→ EXERCISE REQUIREMENTS
Please return the full listing below without altering anything.

→ SUPPLIED DATA
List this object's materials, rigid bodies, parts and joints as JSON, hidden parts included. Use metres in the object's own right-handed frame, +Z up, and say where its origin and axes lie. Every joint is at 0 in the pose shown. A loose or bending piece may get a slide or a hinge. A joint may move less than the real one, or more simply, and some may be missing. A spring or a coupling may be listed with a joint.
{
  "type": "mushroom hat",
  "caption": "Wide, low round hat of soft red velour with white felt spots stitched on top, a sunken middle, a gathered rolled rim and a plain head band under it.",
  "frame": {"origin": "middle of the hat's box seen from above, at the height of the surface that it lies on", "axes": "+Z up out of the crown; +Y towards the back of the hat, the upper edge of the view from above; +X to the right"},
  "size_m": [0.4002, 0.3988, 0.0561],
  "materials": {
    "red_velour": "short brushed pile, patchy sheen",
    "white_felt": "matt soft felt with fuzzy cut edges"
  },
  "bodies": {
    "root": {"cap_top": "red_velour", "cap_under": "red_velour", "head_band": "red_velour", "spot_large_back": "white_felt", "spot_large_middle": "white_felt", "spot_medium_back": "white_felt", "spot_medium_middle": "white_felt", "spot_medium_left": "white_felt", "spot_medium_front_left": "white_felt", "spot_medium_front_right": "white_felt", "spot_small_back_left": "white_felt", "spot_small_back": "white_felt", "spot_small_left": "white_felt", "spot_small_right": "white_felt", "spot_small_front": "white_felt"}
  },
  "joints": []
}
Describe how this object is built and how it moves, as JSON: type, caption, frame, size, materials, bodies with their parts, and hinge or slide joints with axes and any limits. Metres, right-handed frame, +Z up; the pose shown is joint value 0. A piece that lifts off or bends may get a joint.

→ SOLUTION FOR THIS EXERCISE
List this object's materials, rigid bodies, parts and joints as JSON, hidden parts included. Use metres in the object's own right-handed frame, +Z up, and say where its origin and axes lie. Every joint is at 0 in the pose shown. A loose or bending piece may get a slide or a hinge. A joint may move less than the real one, or more simply, and some may be missing. A spring or a coupling may be listed with a joint.
{
  "type": "mushroom hat",
  "caption": "Wide, low round hat of soft red velour with white felt spots stitched on top, a sunken middle, a gathered rolled rim and a plain head band under it.",
  "frame": {"origin": "middle of the hat's box seen from above, at the height of the surface that it lies on", "axes": "+Z up out of the crown; +Y towards the back of the hat, the upper edge of the view from above; +X to the right"},
  "size_m": [0.4002, 0.3988, 0.0561],
  "materials": {
    "red_velour": "short brushed pile, patchy sheen",
    "white_felt": "matt soft felt with fuzzy cut edges"
  },
  "bodies": {
    "root": {"cap_top": "red_velour", "cap_under": "red_velour", "head_band": "red_velour", "spot_large_back": "white_felt", "spot_large_middle": "white_felt", "spot_medium_back": "white_felt", "spot_medium_middle": "white_felt", "spot_medium_left": "white_felt", "spot_medium_front_left": "white_felt", "spot_medium_front_right": "white_felt", "spot_small_back_left": "white_felt", "spot_small_back": "white_felt", "spot_small_left": "white_felt", "spot_small_right": "white_felt", "spot_small_front": "white_felt"}
  },
  "joints": []
}
Describe how this object is built and how it moves, as JSON: type, caption, frame, size, materials, bodies with their parts, and hinge or slide joints with axes and any limits. Metres, right-handed frame, +Z up; the pose shown is joint value 0. A piece that lifts off or bends may get a joint.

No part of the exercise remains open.